→ **Task directions**:
Every line must be returned precisely as it is written.

→ **Dataset content**:
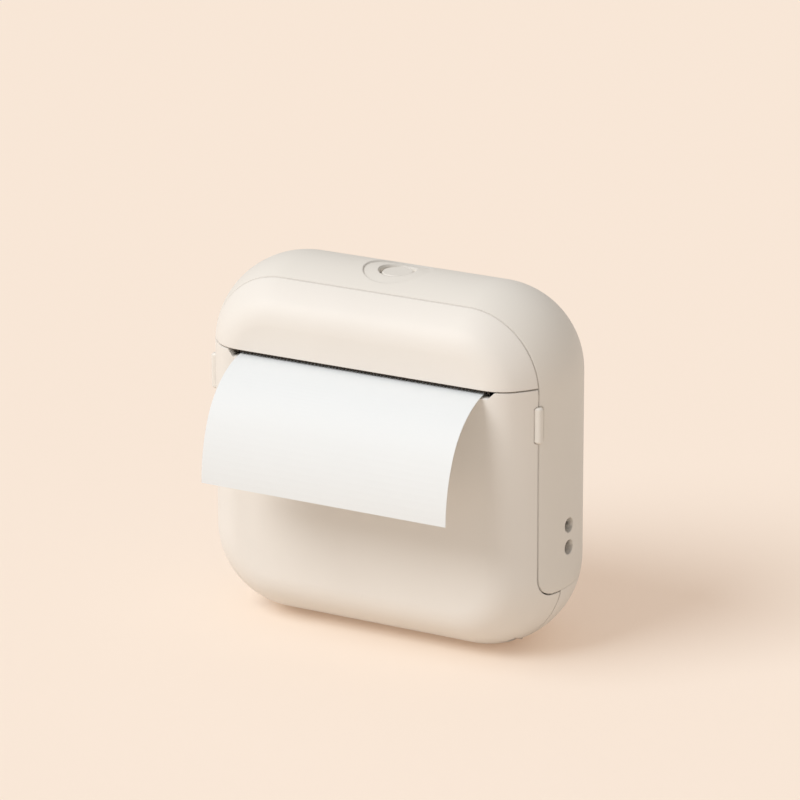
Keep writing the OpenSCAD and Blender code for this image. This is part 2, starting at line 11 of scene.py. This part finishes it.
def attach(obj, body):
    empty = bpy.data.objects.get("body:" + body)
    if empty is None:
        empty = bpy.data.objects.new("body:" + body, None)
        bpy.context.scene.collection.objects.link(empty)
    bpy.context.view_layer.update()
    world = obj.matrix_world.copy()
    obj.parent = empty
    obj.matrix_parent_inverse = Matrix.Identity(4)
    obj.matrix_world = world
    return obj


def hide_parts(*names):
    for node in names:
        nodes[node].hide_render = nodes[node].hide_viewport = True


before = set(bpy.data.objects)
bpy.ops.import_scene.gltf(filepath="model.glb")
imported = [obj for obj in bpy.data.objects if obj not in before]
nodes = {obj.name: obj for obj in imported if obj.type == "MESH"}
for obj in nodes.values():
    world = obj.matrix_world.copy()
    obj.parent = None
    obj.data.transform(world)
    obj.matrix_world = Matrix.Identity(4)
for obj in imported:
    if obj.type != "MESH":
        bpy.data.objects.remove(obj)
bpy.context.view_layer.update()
mm = 0.001

# %% [markdown]
# ## Camera
# The product shot was taken with a long lens, so lines that run away from the viewer hardly
# converge. The place, angle and lens below were fitted to the outline and the seams of the housing.

# %% Place the camera
def add_camera(place, azimuth, elevation, roll, lens):
    data = bpy.data.cameras.new("camera")
    data.lens = lens
    data.sensor_width = 36
    data.clip_start = 0.05
    data.clip_end = 50
    cam = bpy.data.objects.new("camera", data)
    bpy.context.scene.collection.objects.link(cam)
    turn = (Matrix.Rotation(math.radians(azimuth), 4, "Z")
            @ Matrix.Rotation(math.radians(90 - elevation), 4, "X")
            @ Matrix.Rotation(math.radians(roll), 4, "Z"))
    cam.matrix_world = Matrix.Translation(place) @ turn
    bpy.context.scene.camera = cam
    return cam

camera = add_camera(place=Vector((438.15, -788.83, 346.33)) * mm,
                    azimuth=29.026, elevation=18.316, roll=-0.164, lens=209.7)
bpy.context.scene.view_settings.view_transform = "Standard"
print("camera at", [round(v, 3) for v in camera.location])

# %% [markdown]
# ## Light
# A product shot like this one has a big white soft box far off at the upper left. A sun with a
# wide angle gives the same light evenly over the whole floor: its angle sets how soft the shadow
# is. The world is a faint warm fill, so the right side falls into a warm half shade.

# %% Set the lamps
def add_sun(name, towards, strength, angle, colour=(1, 1, 1)):
    data = bpy.data.lights.new(name, "SUN")
    data.energy = strength
    data.angle = math.radians(angle)
    data.color = colour
    lamp = bpy.data.objects.new(name, data)
    bpy.context.scene.collection.objects.link(lamp)
    lamp.rotation_euler = Vector(towards).to_track_quat("-Z", "Y").to_euler()
    return lamp

def fill_light(colour, strength):
    world = bpy.data.worlds.new("studio")
    bpy.context.scene.world = world
    world.use_nodes = True
    background = world.node_tree.nodes["Background"]
    background.inputs["Color"].default_value = (*colour, 1)
    background.inputs["Strength"].default_value = strength

add_sun("soft_box", towards=(0.72, 1.0, -1.22), strength=1.95, angle=36,
        colour=(0.955, 0.97, 0.985))
fill_light(colour=(1.0, 0.955, 0.91), strength=0.5)

# %% [markdown]
# ## Writing shader maths as Python
# A finish is a few numbers that change over the surface. The small class below wraps a socket,
# so that `rough = 0.5 + grain * 0.1` adds the Math nodes by itself. Adding and multiplying are
# all that the finishes below need.

# %% Shader helper
class Val:
    def __init__(self, tree, socket):
        self.tree, self.socket = tree, socket

    def _math(self, op, a, b):
        node = self.tree.nodes.new("ShaderNodeMath")
        node.operation = op
        for i, v in enumerate((a, b)):
            if isinstance(v, Val):
                self.tree.links.new(v.socket, node.inputs[i])
            else:
                node.inputs[i].default_value = v
        return Val(self.tree, node.outputs[0])

    def __add__(self, o): return self._math("ADD", self, o)
    def __radd__(self, o): return self._math("ADD", o, self)
    def __mul__(self, o): return self._math("MULTIPLY", self, o)
    def __rmul__(self, o): return self._math("MULTIPLY", o, self)


class Finish:
    """A material under construction: node() adds any node, set() feeds a shader socket."""

    def __init__(self, name):
        self.mat = bpy.data.materials.new(name)
        self.mat.use_nodes = True
        self.tree = self.mat.node_tree
        self.shader = self.tree.nodes["Principled BSDF"]
        self.coord = self.node("ShaderNodeTexCoord", out="Object")

    def node(self, kind, settings=None, values=None, out=0):
        n = self.tree.nodes.new(kind)
        for key, value in (settings or {}).items():
            setattr(n, key, value)
        for key, value in (values or {}).items():
            if isinstance(value, Val):
                self.tree.links.new(value.socket, n.inputs[key])
            else:
                n.inputs[key].default_value = value
        return Val(self.tree, n.outputs[out])

    def noise(self, scale, detail=2.0, rough=0.5, stretch=None):
        vector = self.coord
        if stretch:
            vector = self.node("ShaderNodeMapping", values={"Vector": self.coord, "Scale": stretch})
        return self.node("ShaderNodeTexNoise", values={
            "Vector": vector, "Scale": scale, "Detail": detail, "Roughness": rough})

    def mix(self, fac, a, b):
        """Colour a where fac is 0 and colour b where it is 1."""
        return self.node("ShaderNodeMix", {"data_type": "RGBA"}, {0: fac, 6: a, 7: b}, out=2)

    def set(self, **sockets):
        for key, value in sockets.items():
            socket = self.shader.inputs[key.replace("_", " ")]
            if isinstance(value, Val):
                self.tree.links.new(value.socket, socket)
            else:
                socket.default_value = value
        return self

    def bump(self, height, strength, distance, under=None):
        """Height as relief, laid over the normal that under gives."""
        values = {"Height": height, "Strength": strength, "Distance": distance}
        if under is not None:
            values["Normal"] = under
        self.set(Normal=self.node("ShaderNodeBump", None, values))
        return self

    def round_edges(self, radius):
        """A normal that turns softly over sharp edges, as if they had this radius."""
        return self.node("ShaderNodeBevel", {"samples": 6}, {"Radius": radius})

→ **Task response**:
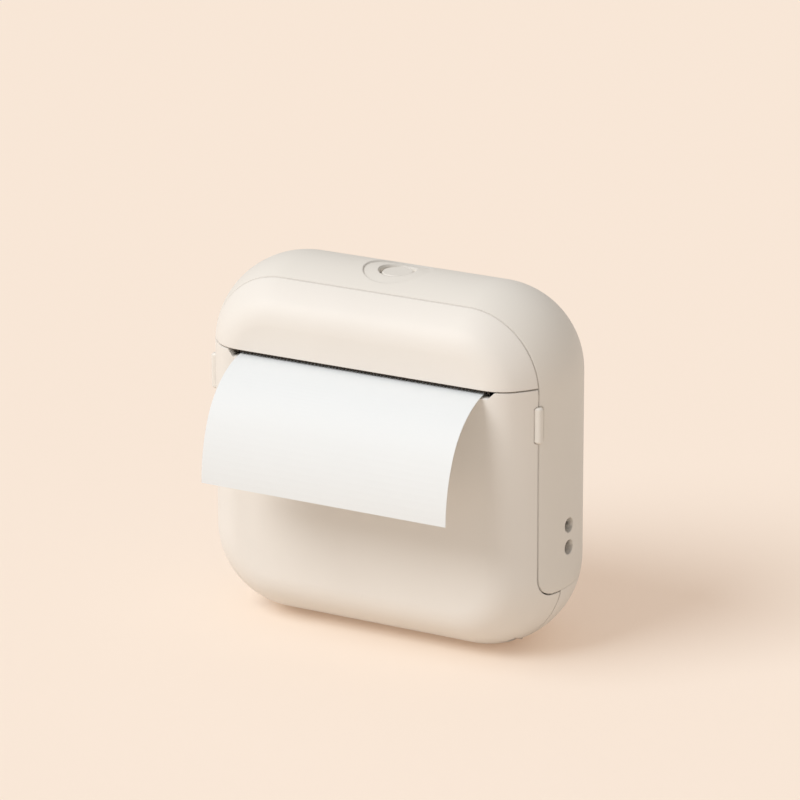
Keep writing the OpenSCAD and Blender code for this image. This is part 2, starting at line 11 of scene.py. This part finishes it.
def attach(obj, body):
    empty = bpy.data.objects.get("body:" + body)
    if empty is None:
        empty = bpy.data.objects.new("body:" + body, None)
        bpy.context.scene.collection.objects.link(empty)
    bpy.context.view_layer.update()
    world = obj.matrix_world.copy()
    obj.parent = empty
    obj.matrix_parent_inverse = Matrix.Identity(4)
    obj.matrix_world = world
    return obj


def hide_parts(*names):
    for node in names:
        nodes[node].hide_render = nodes[node].hide_viewport = True


before = set(bpy.data.objects)
bpy.ops.import_scene.gltf(filepath="model.glb")
imported = [obj for obj in bpy.data.objects if obj not in before]
nodes = {obj.name: obj for obj in imported if obj.type == "MESH"}
for obj in nodes.values():
    world = obj.matrix_world.copy()
    obj.parent = None
    obj.data.transform(world)
    obj.matrix_world = Matrix.Identity(4)
for obj in imported:
    if obj.type != "MESH":
        bpy.data.objects.remove(obj)
bpy.context.view_layer.update()
mm = 0.001

# %% [markdown]
# ## Camera
# The product shot was taken with a long lens, so lines that run away from the viewer hardly
# converge. The place, angle and lens below were fitted to the outline and the seams of the housing.

# %% Place the camera
def add_camera(place, azimuth, elevation, roll, lens):
    data = bpy.data.cameras.new("camera")
    data.lens = lens
    data.sensor_width = 36
    data.clip_start = 0.05
    data.clip_end = 50
    cam = bpy.data.objects.new("camera", data)
    bpy.context.scene.collection.objects.link(cam)
    turn = (Matrix.Rotation(math.radians(azimuth), 4, "Z")
            @ Matrix.Rotation(math.radians(90 - elevation), 4, "X")
            @ Matrix.Rotation(math.radians(roll), 4, "Z"))
    cam.matrix_world = Matrix.Translation(place) @ turn
    bpy.context.scene.camera = cam
    return cam

camera = add_camera(place=Vector((438.15, -788.83, 346.33)) * mm,
                    azimuth=29.026, elevation=18.316, roll=-0.164, lens=209.7)
bpy.context.scene.view_settings.view_transform = "Standard"
print("camera at", [round(v, 3) for v in camera.location])

# %% [markdown]
# ## Light
# A product shot like this one has a big white soft box far off at the upper left. A sun with a
# wide angle gives the same light evenly over the whole floor: its angle sets how soft the shadow
# is. The world is a faint warm fill, so the right side falls into a warm half shade.

# %% Set the lamps
def add_sun(name, towards, strength, angle, colour=(1, 1, 1)):
    data = bpy.data.lights.new(name, "SUN")
    data.energy = strength
    data.angle = math.radians(angle)
    data.color = colour
    lamp = bpy.data.objects.new(name, data)
    bpy.context.scene.collection.objects.link(lamp)
    lamp.rotation_euler = Vector(towards).to_track_quat("-Z", "Y").to_euler()
    return lamp

def fill_light(colour, strength):
    world = bpy.data.worlds.new("studio")
    bpy.context.scene.world = world
    world.use_nodes = True
    background = world.node_tree.nodes["Background"]
    background.inputs["Color"].default_value = (*colour, 1)
    background.inputs["Strength"].default_value = strength

add_sun("soft_box", towards=(0.72, 1.0, -1.22), strength=1.95, angle=36,
        colour=(0.955, 0.97, 0.985))
fill_light(colour=(1.0, 0.955, 0.91), strength=0.5)

# %% [markdown]
# ## Writing shader maths as Python
# A finish is a few numbers that change over the surface. The small class below wraps a socket,
# so that `rough = 0.5 + grain * 0.1` adds the Math nodes by itself. Adding and multiplying are
# all that the finishes below need.

# %% Shader helper
class Val:
    def __init__(self, tree, socket):
        self.tree, self.socket = tree, socket

    def _math(self, op, a, b):
        node = self.tree.nodes.new("ShaderNodeMath")
        node.operation = op
        for i, v in enumerate((a, b)):
            if isinstance(v, Val):
                self.tree.links.new(v.socket, node.inputs[i])
            else:
                node.inputs[i].default_value = v
        return Val(self.tree, node.outputs[0])

    def __add__(self, o): return self._math("ADD", self, o)
    def __radd__(self, o): return self._math("ADD", o, self)
    def __mul__(self, o): return self._math("MULTIPLY", self, o)
    def __rmul__(self, o): return self._math("MULTIPLY", o, self)


class Finish:
    """A material under construction: node() adds any node, set() feeds a shader socket."""

    def __init__(self, name):
        self.mat = bpy.data.materials.new(name)
        self.mat.use_nodes = True
        self.tree = self.mat.node_tree
        self.shader = self.tree.nodes["Principled BSDF"]
        self.coord = self.node("ShaderNodeTexCoord", out="Object")

    def node(self, kind, settings=None, values=None, out=0):
        n = self.tree.nodes.new(kind)
        for key, value in (settings or {}).items():
            setattr(n, key, value)
        for key, value in (values or {}).items():
            if isinstance(value, Val):
                self.tree.links.new(value.socket, n.inputs[key])
            else:
                n.inputs[key].default_value = value
        return Val(self.tree, n.outputs[out])

    def noise(self, scale, detail=2.0, rough=0.5, stretch=None):
        vector = self.coord
        if stretch:
            vector = self.node("ShaderNodeMapping", values={"Vector": self.coord, "Scale": stretch})
        return self.node("ShaderNodeTexNoise", values={
            "Vector": vector, "Scale": scale, "Detail": detail, "Roughness": rough})

    def mix(self, fac, a, b):
        """Colour a where fac is 0 and colour b where it is 1."""
        return self.node("ShaderNodeMix", {"data_type": "RGBA"}, {0: fac, 6: a, 7: b}, out=2)

    def set(self, **sockets):
        for key, value in sockets.items():
            socket = self.shader.inputs[key.replace("_", " ")]
            if isinstance(value, Val):
                self.tree.links.new(value.socket, socket)
            else:
                socket.default_value = value
        return self

    def bump(self, height, strength, distance, under=None):
        """Height as relief, laid over the normal that under gives."""
        values = {"Height": height, "Strength": strength, "Distance": distance}
        if under is not None:
            values["Normal"] = under
        self.set(Normal=self.node("ShaderNodeBump", None, values))
        return self

    def round_edges(self, radius):
        """A normal that turns softly over sharp edges, as if they had this radius."""
        return self.node("ShaderNodeBevel", {"samples": 6}, {"Radius": radius})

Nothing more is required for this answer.